═══ Dataset extract

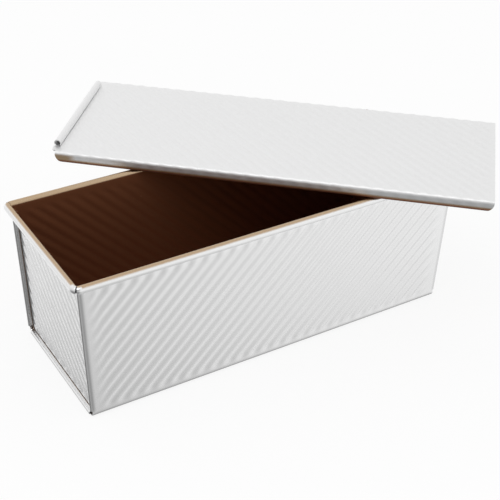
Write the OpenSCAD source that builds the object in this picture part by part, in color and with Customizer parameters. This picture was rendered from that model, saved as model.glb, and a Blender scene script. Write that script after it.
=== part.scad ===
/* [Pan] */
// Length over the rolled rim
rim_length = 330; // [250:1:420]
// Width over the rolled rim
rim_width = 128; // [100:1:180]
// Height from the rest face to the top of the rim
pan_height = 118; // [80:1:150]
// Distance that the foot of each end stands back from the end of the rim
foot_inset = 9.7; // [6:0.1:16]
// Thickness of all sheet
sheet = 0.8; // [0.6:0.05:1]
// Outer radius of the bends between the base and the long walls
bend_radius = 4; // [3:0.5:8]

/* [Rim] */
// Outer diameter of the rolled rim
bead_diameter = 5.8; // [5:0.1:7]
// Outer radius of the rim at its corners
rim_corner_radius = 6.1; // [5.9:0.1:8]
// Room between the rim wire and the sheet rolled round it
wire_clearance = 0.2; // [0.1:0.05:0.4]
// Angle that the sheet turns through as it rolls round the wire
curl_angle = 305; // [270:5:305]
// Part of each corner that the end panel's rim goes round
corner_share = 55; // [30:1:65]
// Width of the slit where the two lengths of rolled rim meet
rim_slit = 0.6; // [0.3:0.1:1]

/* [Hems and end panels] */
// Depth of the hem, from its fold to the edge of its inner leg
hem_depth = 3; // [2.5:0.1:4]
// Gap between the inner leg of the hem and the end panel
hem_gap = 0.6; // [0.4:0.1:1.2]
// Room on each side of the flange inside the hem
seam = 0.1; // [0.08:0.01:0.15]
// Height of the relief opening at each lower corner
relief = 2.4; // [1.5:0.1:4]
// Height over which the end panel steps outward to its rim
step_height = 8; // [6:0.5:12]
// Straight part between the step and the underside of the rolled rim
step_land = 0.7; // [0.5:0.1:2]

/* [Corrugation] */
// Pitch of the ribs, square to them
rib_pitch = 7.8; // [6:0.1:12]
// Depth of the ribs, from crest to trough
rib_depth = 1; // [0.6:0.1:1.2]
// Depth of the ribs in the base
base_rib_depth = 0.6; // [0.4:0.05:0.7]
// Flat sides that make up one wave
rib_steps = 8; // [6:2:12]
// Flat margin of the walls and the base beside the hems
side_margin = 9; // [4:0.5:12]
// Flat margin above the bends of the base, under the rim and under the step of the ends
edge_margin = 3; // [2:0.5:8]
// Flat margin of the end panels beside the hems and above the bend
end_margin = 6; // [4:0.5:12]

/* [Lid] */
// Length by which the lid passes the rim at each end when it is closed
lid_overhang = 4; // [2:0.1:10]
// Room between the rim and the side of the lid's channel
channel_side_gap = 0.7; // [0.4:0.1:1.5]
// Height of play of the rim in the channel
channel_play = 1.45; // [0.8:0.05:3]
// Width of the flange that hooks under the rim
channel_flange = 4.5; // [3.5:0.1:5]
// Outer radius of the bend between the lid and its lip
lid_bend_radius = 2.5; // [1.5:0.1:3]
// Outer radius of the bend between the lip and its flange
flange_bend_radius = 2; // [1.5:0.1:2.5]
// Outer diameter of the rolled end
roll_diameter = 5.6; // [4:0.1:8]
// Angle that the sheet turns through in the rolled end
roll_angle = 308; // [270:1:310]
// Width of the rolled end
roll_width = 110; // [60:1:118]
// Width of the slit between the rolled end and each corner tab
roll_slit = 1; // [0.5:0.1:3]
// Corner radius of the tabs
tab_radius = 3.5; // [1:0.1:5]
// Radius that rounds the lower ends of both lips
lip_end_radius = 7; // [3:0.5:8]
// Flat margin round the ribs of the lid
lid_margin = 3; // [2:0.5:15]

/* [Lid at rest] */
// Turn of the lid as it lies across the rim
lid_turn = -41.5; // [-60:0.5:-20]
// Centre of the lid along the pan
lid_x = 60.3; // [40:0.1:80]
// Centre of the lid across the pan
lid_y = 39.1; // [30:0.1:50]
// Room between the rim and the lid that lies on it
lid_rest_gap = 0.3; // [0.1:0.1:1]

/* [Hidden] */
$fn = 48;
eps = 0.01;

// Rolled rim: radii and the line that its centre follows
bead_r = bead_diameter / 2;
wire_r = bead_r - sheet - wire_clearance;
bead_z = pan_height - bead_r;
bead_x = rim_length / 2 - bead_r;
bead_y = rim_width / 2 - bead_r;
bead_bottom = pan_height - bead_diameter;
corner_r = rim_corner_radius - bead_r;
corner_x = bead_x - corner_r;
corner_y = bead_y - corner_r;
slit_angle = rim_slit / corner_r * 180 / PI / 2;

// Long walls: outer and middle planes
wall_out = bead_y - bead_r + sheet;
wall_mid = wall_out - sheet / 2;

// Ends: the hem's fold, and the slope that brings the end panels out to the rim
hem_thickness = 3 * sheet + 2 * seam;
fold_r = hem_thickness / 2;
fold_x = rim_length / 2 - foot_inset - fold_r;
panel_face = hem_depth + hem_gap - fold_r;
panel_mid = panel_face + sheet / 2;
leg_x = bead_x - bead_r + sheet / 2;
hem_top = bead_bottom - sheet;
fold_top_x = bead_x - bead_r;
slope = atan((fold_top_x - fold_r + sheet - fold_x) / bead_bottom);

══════

*Problem description*.
Return exactly, please, the lines of the material from the first one down to and including the line where "bend_radius = 4; // [3:0.5:8]" appears.

*Completed task*.
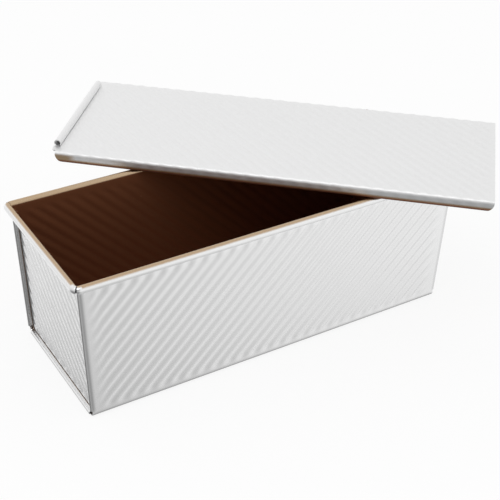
Write the OpenSCAD source that builds the object in this picture part by part, in color and with Customizer parameters. This picture was rendered from that model, saved as model.glb, and a Blender scene script. Write that script after it.
=== part.scad ===
/* [Pan] */
// Length over the rolled rim
rim_length = 330; // [250:1:420]
// Width over the rolled rim
rim_width = 128; // [100:1:180]
// Height from the rest face to the top of the rim
pan_height = 118; // [80:1:150]
// Distance that the foot of each end stands back from the end of the rim
foot_inset = 9.7; // [6:0.1:16]
// Thickness of all sheet
sheet = 0.8; // [0.6:0.05:1]
// Outer radius of the bends between the base and the long walls
bend_radius = 4; // [3:0.5:8]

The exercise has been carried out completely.